**Task goal:**
Begin with the line that contains "0.03), 0.3, 0.6)" and end with the line that contains "zip(*points))), Vector(map(max, zip(*points)))": copy that span of lines exactly, and nothing outside it.
______
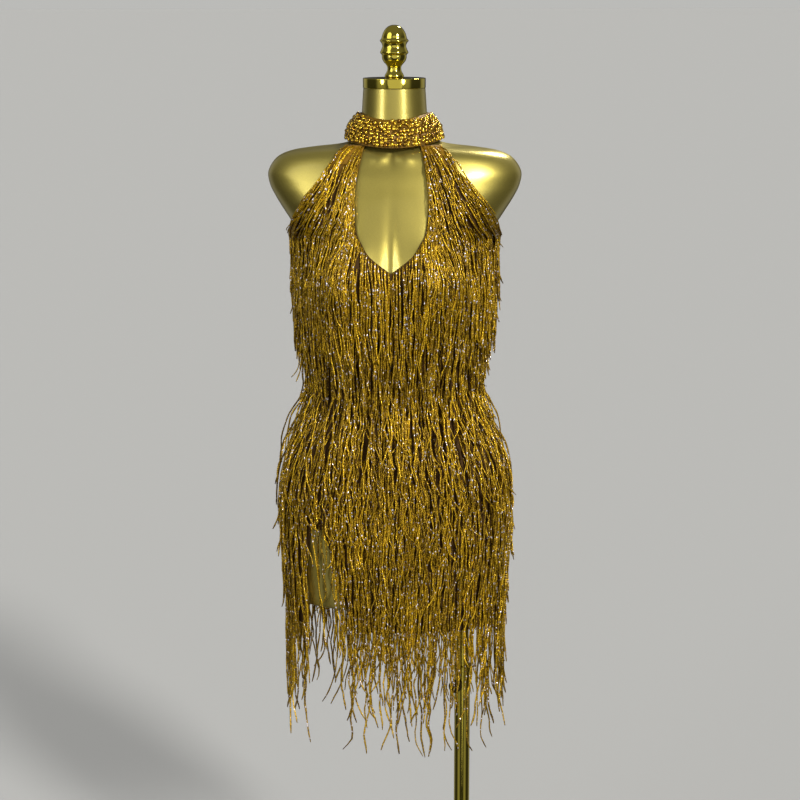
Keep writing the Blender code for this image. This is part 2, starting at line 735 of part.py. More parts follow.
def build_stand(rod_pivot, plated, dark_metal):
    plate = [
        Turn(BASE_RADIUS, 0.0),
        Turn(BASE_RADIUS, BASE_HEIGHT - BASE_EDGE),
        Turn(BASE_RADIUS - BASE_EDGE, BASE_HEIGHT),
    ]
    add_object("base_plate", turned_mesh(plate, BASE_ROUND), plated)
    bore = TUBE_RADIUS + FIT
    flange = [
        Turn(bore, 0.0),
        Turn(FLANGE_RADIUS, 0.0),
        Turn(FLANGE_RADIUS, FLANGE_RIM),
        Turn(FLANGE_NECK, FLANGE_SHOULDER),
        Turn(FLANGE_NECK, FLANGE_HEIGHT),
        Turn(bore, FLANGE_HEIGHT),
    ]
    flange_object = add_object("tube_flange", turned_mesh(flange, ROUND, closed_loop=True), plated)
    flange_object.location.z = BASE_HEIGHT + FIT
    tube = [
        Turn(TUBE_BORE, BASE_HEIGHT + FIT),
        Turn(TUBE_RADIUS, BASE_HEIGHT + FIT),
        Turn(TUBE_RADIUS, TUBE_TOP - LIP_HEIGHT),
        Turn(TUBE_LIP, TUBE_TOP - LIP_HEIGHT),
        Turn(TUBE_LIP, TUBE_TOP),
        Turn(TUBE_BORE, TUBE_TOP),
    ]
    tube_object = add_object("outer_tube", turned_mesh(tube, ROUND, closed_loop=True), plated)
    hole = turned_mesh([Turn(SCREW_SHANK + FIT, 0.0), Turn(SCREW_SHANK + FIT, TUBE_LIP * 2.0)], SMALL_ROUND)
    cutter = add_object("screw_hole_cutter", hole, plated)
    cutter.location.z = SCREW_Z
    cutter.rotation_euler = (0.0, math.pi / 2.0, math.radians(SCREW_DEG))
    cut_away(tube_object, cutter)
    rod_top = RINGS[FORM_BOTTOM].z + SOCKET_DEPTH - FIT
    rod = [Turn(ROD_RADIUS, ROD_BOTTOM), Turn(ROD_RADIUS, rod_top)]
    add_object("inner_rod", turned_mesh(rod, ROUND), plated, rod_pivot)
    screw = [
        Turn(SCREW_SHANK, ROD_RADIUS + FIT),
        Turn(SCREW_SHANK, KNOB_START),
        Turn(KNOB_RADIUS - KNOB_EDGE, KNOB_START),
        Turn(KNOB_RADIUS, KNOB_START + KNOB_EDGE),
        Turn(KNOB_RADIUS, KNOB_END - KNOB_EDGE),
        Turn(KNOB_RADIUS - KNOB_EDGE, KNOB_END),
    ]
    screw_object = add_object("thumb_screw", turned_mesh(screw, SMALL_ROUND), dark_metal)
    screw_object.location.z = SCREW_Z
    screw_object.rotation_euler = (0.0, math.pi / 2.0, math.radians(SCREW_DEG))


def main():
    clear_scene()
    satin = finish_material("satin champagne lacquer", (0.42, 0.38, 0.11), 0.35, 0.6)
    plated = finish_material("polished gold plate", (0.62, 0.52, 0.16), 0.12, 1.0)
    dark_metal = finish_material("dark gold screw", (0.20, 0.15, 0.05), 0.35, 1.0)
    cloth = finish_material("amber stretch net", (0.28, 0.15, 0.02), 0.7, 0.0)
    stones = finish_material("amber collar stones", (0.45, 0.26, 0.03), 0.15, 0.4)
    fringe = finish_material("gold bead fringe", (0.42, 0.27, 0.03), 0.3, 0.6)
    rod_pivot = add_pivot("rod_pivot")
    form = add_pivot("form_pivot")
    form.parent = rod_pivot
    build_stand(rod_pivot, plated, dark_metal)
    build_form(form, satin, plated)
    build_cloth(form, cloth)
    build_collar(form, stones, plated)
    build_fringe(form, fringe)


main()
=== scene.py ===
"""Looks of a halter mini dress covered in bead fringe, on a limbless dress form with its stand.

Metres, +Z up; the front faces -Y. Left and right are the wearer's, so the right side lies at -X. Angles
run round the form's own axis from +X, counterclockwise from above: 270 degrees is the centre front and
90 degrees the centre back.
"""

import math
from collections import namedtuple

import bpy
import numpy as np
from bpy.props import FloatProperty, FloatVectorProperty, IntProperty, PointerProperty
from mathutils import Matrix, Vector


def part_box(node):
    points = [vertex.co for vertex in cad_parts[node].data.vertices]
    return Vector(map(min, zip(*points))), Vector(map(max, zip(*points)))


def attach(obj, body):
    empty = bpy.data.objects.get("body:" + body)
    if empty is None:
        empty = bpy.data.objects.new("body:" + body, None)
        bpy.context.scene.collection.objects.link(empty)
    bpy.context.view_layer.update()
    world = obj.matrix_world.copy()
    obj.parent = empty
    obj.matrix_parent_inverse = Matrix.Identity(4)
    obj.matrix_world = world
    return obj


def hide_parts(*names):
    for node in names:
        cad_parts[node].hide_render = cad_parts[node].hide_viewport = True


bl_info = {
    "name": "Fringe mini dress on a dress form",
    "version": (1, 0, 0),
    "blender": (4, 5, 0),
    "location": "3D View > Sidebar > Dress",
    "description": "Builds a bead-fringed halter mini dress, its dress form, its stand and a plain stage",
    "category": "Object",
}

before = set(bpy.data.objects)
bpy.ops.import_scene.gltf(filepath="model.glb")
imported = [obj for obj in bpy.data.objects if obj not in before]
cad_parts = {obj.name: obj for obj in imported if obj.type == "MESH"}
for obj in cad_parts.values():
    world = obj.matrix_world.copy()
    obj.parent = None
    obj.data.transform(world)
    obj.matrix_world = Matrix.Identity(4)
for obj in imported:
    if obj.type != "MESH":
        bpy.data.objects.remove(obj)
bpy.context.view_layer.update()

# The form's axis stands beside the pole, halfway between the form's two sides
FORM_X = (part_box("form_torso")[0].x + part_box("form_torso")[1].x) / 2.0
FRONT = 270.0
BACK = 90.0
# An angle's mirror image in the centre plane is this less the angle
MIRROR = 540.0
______
**Worked answer:**
    fringe = finish_material("gold bead fringe", (0.42, 0.27, 0.03), 0.3, 0.6)
    rod_pivot = add_pivot("rod_pivot")
    form = add_pivot("form_pivot")
    form.parent = rod_pivot
    build_stand(rod_pivot, plated, dark_metal)
    build_form(form, satin, plated)
    build_cloth(form, cloth)
    build_collar(form, stones, plated)
    build_fringe(form, fringe)


main()
=== scene.py ===
"""Looks of a halter mini dress covered in bead fringe, on a limbless dress form with its stand.

Metres, +Z up; the front faces -Y. Left and right are the wearer's, so the right side lies at -X. Angles
run round the form's own axis from +X, counterclockwise from above: 270 degrees is the centre front and
90 degrees the centre back.
"""

import math
from collections import namedtuple

import bpy
import numpy as np
from bpy.props import FloatProperty, FloatVectorProperty, IntProperty, PointerProperty
from mathutils import Matrix, Vector


def part_box(node):
    points = [vertex.co for vertex in cad_parts[node].data.vertices]
    return Vector(map(min, zip(*points))), Vector(map(max, zip(*points)))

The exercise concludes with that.